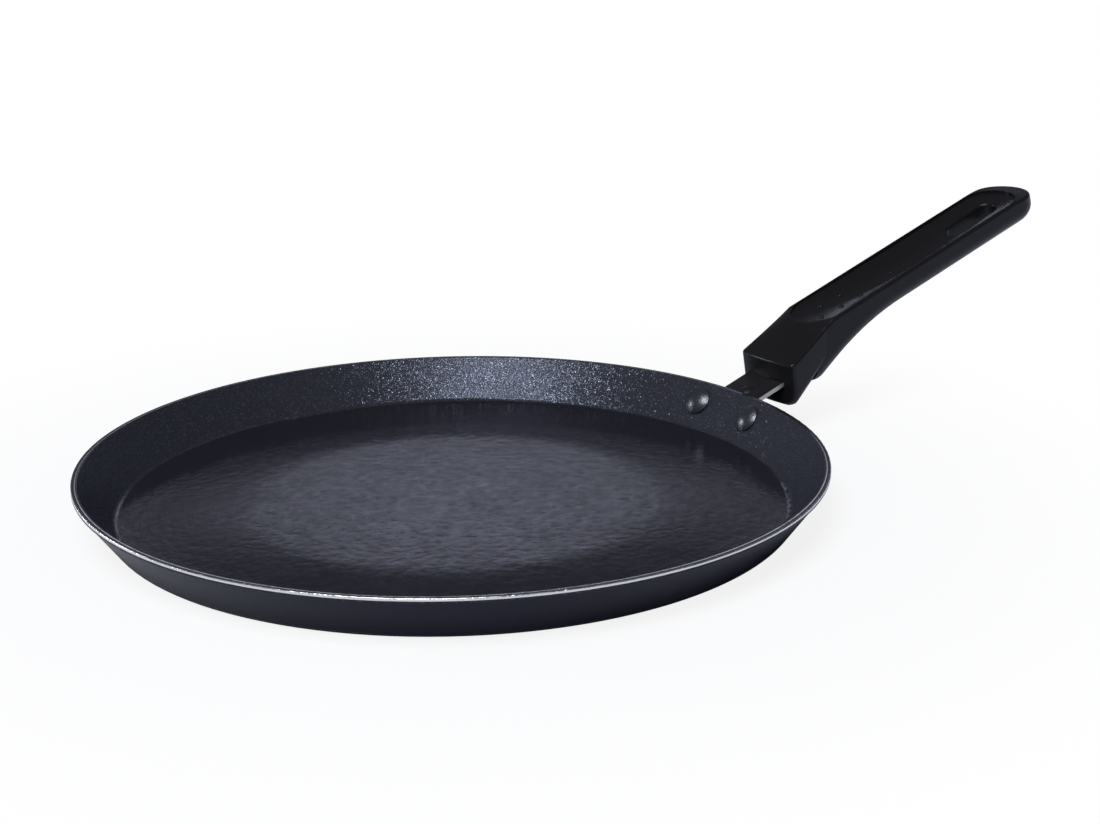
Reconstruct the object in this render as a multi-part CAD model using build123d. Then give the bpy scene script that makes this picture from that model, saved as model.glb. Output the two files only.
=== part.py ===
from build123d import *
from math import atan2, cos, degrees, radians, sin, tan
import os

# Pan body: pressed sheet with a flared wall and a turned rim
rim_radius = 140.0
pan_height = 19.0
sheet = 2.5
wall_lean_angle = 36.0
floor_corner_radius = 5.0
rim_land_height = 1.6
rim_ledge = 0.35
rim_edge_radius = 0.35

# Rivets through the wall
rivet_spacing = 31.6
rivet_height = 10.7
rivet_shank_diameter = 5.0
rivet_fit = 0.1
rivet_head_diameter = 11.4
rivet_head_height = 2.9
rivet_head_edge = 0.9
rivet_tail_diameter = 8.6
rivet_tail_height = 2.0
rivet_tail_edge = 0.8

# Handle bracket: saddle plate on the wall, bend, strap and tang
bracket_thickness = 1.8
saddle_width = 46.0
saddle_height = 12.4
saddle_corner_radius = 5.5
saddle_neck_fillet = 1.5
strap_width = 21.4
strap_bend_radius = 4.0
strap_rim_gap = 0.35
tang_length = 44.0
tang_corner_radius = 4.0
strap_rib_width = 6.4
strap_rib_height = 1.1
strap_rib_reach = 4.6

# Rise of the strap and of the grip, in degrees above level
handle_rise_angle = 18.4

# Grip, neck block over the strap: reaches run out from the rim, heights up from it
neck_reach = 13.8
neck_bulge = 1.6
neck_lean_angle = 9.0
neck_top_height = 11.3
neck_bottom_drop = 7.3
neck_heel_reach = 20.5
neck_back_angle = 41.7
neck_width = 32.0
neck_corner_radius = 2.2
neck_bottom_radius = 6.0
neck_taper_end_reach = 36.4
shoulder_margin = 0.4
neck_overlap = 8.0
upward_share = 0.9

# Grip, bar from the panel's lip to the tip
lip_reach = 31.8
lip_height = 24.2
bar_width = 28.0
bar_length = 139.4
bar_depth = 12.3
bar_bottom_radius = 6.6
top_edge_radius = 1.2
bar_root_angle = 38.7
bar_root_bend_share = 0.655
tip_fall_length = 12.0
tip_fall_angle = 13.0
tip_fall_radius = 70.0
ledge_height = 0.5
ledge_length = 3.8
ledge_radius = 8.0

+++

▶ _Work to do_
Your task is to quote all of the data word for word.

▶ _Correct output_
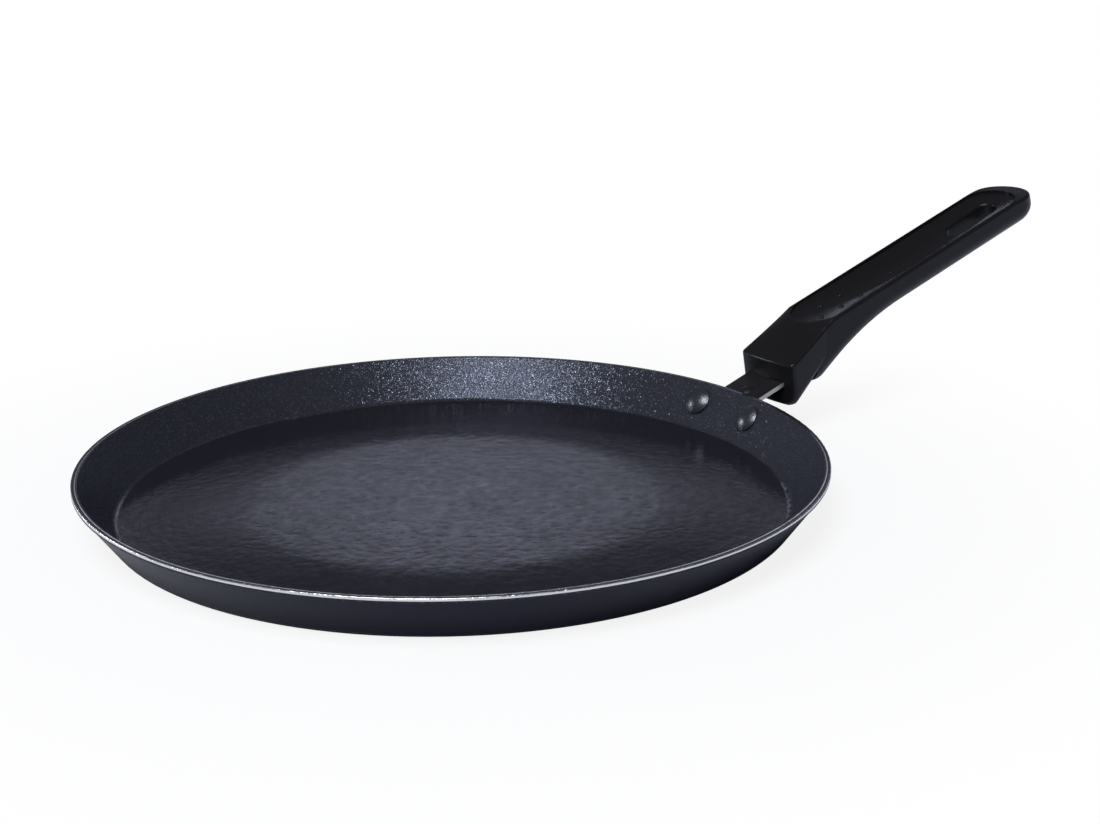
Reconstruct the object in this render as a multi-part CAD model using build123d. Then give the bpy scene script that makes this picture from that model, saved as model.glb. Output the two files only.
=== part.py ===
from build123d import *
from math import atan2, cos, degrees, radians, sin, tan
import os

# Pan body: pressed sheet with a flared wall and a turned rim
rim_radius = 140.0
pan_height = 19.0
sheet = 2.5
wall_lean_angle = 36.0
floor_corner_radius = 5.0
rim_land_height = 1.6
rim_ledge = 0.35
rim_edge_radius = 0.35

# Rivets through the wall
rivet_spacing = 31.6
rivet_height = 10.7
rivet_shank_diameter = 5.0
rivet_fit = 0.1
rivet_head_diameter = 11.4
rivet_head_height = 2.9
rivet_head_edge = 0.9
rivet_tail_diameter = 8.6
rivet_tail_height = 2.0
rivet_tail_edge = 0.8

# Handle bracket: saddle plate on the wall, bend, strap and tang
bracket_thickness = 1.8
saddle_width = 46.0
saddle_height = 12.4
saddle_corner_radius = 5.5
saddle_neck_fillet = 1.5
strap_width = 21.4
strap_bend_radius = 4.0
strap_rim_gap = 0.35
tang_length = 44.0
tang_corner_radius = 4.0
strap_rib_width = 6.4
strap_rib_height = 1.1
strap_rib_reach = 4.6

# Rise of the strap and of the grip, in degrees above level
handle_rise_angle = 18.4

# Grip, neck block over the strap: reaches run out from the rim, heights up from it
neck_reach = 13.8
neck_bulge = 1.6
neck_lean_angle = 9.0
neck_top_height = 11.3
neck_bottom_drop = 7.3
neck_heel_reach = 20.5
neck_back_angle = 41.7
neck_width = 32.0
neck_corner_radius = 2.2
neck_bottom_radius = 6.0
neck_taper_end_reach = 36.4
shoulder_margin = 0.4
neck_overlap = 8.0
upward_share = 0.9

# Grip, bar from the panel's lip to the tip
lip_reach = 31.8
lip_height = 24.2
bar_width = 28.0
bar_length = 139.4
bar_depth = 12.3
bar_bottom_radius = 6.6
top_edge_radius = 1.2
bar_root_angle = 38.7
bar_root_bend_share = 0.655
tip_fall_length = 12.0
tip_fall_angle = 13.0
tip_fall_radius = 70.0
ledge_height = 0.5
ledge_length = 3.8
ledge_radius = 8.0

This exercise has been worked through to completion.